The way Tesco Law would be regulated is another worry. Some are concerned that brands offering legal services may be tempted to market them through cross-selling. This may be outlawed by regulation, but Clive Sutton, chairman of the Solicitor Sole Practitioners association, points to recent revelations about how regulators at the Financial Services Authority failed to protect Equitable Life customers.
“The law is an independent, objective profession aiming to give fair and frank advice. It is not there to sell insurance policies. If you get big companies promoting their brands, the lawyers can’t help but be influenced by their employers,” he says. And he believes that the involvement of big brands in setting up “law factories” could wipe out thousands of high street and other small legal firms.

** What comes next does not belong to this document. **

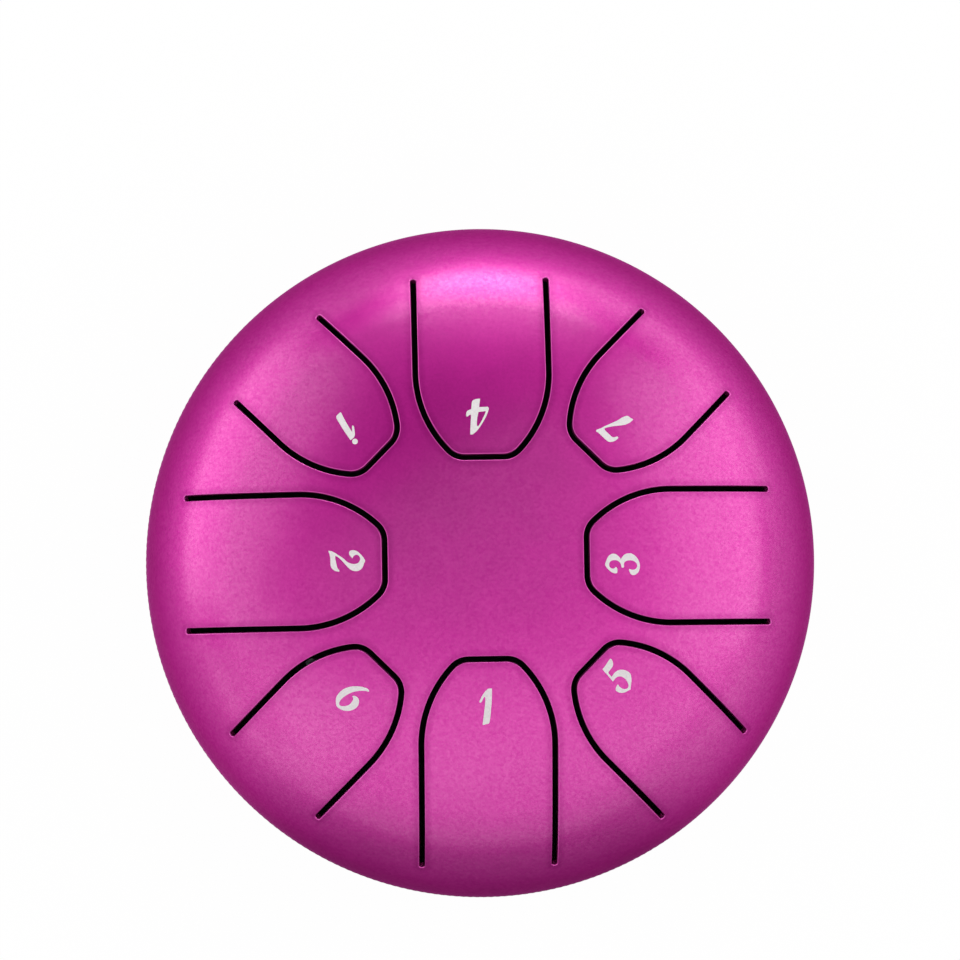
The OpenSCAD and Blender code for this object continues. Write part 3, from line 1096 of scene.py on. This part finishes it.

Some brand-watchers welcome deregulation as an opportunity for big-name service brands to use their skills in undercutting established players and simplify complex jargon. Parallels have been drawn with the way retailers and other service brands have shaken up the world of financial services with low-cost, easy-to-understand propositions.
Cranfield School of Management professor of brand marketing Simon Knox says: “I think it is a great idea. Such deregulation can only increase the availability of legal services. It brings them to the people, as has happened with financial services. What an impact Tesco and Sainsbury’s have had on bringing to the common people what seem to be complex financial products.”
Even critics of Tesco Law accept that there would be little harm done if the RAC were allowed to own a legal practice – it is a reputable company planning a limited foray into legal provision. But other brands have to weigh up whether launching a branded law firm would turn out to be a profitable sideline or more trouble than it is worth.